I. Un contexte marqué par des défis structurels et des réformes audacieuses.
1. Un héritage financier lourd mais une gestion proactive.
Le gouvernement du Pr. Diomaye Faye dirigé par le Pm Ousmane Sonko, arrivé au pouvoir en 2024, a hérité d’une situation financière obérée par des irrégularités comptables indéniables et une sous-évaluation des déficits sous l’ancienne administration. L’audit de la Cour des comptes a révélé un déficit de +10 % du PIB en 2023 (contre +5 % annoncé précédemment), conduisant à un gel du programme du FMI de 1,9 milliard de dollars . Malgré cela, le Sénégal a maintenu ses engagements, sans défaut de paiement, et propose un budget 2025 visant à réduire le déficit à moins de 7 % grâce à une politique de dette "prudente" et un recours accru aux financements domestiques . Toutefois, des efforts au retour à l'orthodoxie budgétaire sont nécessaires, in fine, une nouvelle trajectoire macroéconomique plus viable est attendue.

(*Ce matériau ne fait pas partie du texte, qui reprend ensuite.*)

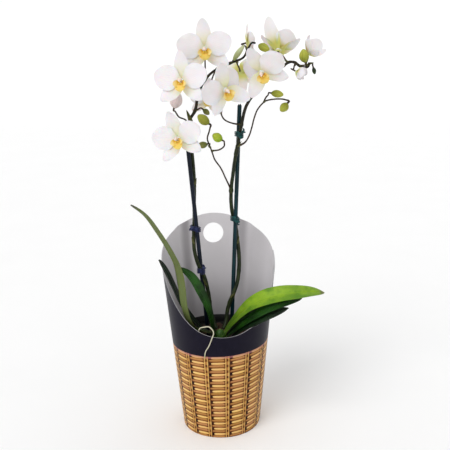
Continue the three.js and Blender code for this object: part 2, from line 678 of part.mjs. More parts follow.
for (const [name, flower] of Object.entries(FLOWERS)) {
  const frame = flowerFrame(flower);
  place(`${name}_tepals`, flowerTepals(flower), FINISH.petal()).applyMatrix4(frame);
  place(`${name}_lip`, flowerLip(flower), FINISH.lip()).applyMatrix4(frame);
}
for (const [name, shape] of Object.entries(BUDS)) place(name, bud(shape), FINISH.bud());

export default group;
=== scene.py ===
"""A potted moth orchid in its carry sleeve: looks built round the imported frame."""
import math
import random

import bmesh
import bpy
from mathutils import Matrix, Vector, noise


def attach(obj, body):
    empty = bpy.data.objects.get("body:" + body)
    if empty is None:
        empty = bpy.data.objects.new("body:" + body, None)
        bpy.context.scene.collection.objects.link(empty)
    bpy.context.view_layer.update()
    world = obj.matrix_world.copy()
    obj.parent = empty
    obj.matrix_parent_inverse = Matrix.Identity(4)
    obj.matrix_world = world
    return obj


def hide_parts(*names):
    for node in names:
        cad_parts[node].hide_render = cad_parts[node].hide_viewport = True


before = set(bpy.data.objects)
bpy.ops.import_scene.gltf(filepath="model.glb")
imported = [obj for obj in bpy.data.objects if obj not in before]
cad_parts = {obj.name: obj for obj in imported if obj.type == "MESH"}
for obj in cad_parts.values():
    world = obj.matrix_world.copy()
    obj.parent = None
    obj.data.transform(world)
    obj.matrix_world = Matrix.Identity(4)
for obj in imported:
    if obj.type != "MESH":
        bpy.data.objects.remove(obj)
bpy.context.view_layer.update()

MM = 0.001  # shapes are worked out in millimetres, as in the CAD, and stored in metres
rad = math.radians
SPAN_STEPS = 24  # straight pieces that a curve is measured by, between two of its points


# ---------------------------------------------------------------- numbers and curves
def lerp(a, b, t):
    return a + (b - a) * t


def smooth(t):
    t = min(1.0, max(0.0, t))
    return t * t * (3 - 2 * t)


def circle(sides):
    """The x and y of evenly spaced points round a circle of radius 1."""
    turns = (2 * math.pi * s / sides for s in range(sides))
    return [(math.cos(turn), math.sin(turn)) for turn in turns]


def srgb(red, green, blue):
    """A linear colour from 0 to 255 screen values."""
    return tuple((c / 255 / 12.92) if c <= 10 else ((c / 255 + 0.055) / 1.055) ** 2.4
                 for c in (red, green, blue)) + (1.0,)


def curve_points(points, count):
    """Evenly spaced points on the centripetal Catmull-Rom curve through the points."""
    pts = [Vector(p) for p in points]
    pts = [pts[0] * 2 - pts[1]] + pts + [pts[-1] * 2 - pts[-2]]
    dense = []
    for i in range(1, len(pts) - 2):
        p0, p1, p2, p3 = pts[i - 1:i + 3]
        d0, d1, d2 = (math.sqrt((b - a).length) or 1e-4 for a, b in ((p0, p1), (p1, p2), (p2, p3)))
        t1 = ((p1 - p0) / d0 - (p2 - p0) / (d0 + d1) + (p2 - p1) / d1) * d1
        t2 = ((p2 - p1) / d1 - (p3 - p1) / (d1 + d2) + (p3 - p2) / d2) * d1
        for k in range(SPAN_STEPS):
            t = k / SPAN_STEPS
            dense.append(p1 * (2 * t**3 - 3 * t**2 + 1) + t1 * (t**3 - 2 * t**2 + t)
                         + p2 * (-2 * t**3 + 3 * t**2) + t2 * (t**3 - t**2))
    dense.append(pts[-2])
    lengths = [0.0]
    for a, b in zip(dense, dense[1:]):
        lengths.append(lengths[-1] + (b - a).length)
    result = []
    j = 0
    for i in range(count + 1):
        want = lengths[-1] * i / count
        while j < len(lengths) - 2 and lengths[j + 1] < want:
            j += 1
        span = (lengths[j + 1] - lengths[j]) or 1.0
        result.append(dense[j].lerp(dense[j + 1], (want - lengths[j]) / span))
    return result, lengths[-1]


def transport(path):
    """Tangent, and two sides that turn as little as they can, at each point of a path."""
    tangents = []
    for i in range(len(path)):
        ahead = path[min(i + 1, len(path) - 1)] - path[max(i - 1, 0)]
        tangents.append(ahead.normalized())
    side = tangents[0].orthogonal().normalized()
    frames = []
    for tangent in tangents:
        side = (side - tangent * side.dot(tangent)).normalized()
        frames.append((tangent, side, tangent.cross(side)))
    return frames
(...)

2. Une croissance dynamique mais des déséquilibres persistants.
Le pays table sur une croissance de 8,8 % en 2025( ANSD, DPEE...), portée par l’exploitation pétrolière, mais freinée par des secteurs secondaires et tertiaires en ralentissement . Cette croissance masque mal des faiblesses structurelles :
- Une dette principalement utilisée pour refinancer des échéances et couvrir des dépenses courantes, limitant les investissements productifs (Dr. Seye).
- Des disparités régionales criantes (57 % de pauvreté à l’Est contre 9 % à Dakar), soulignées dans le référentiel Sénégal 2050 .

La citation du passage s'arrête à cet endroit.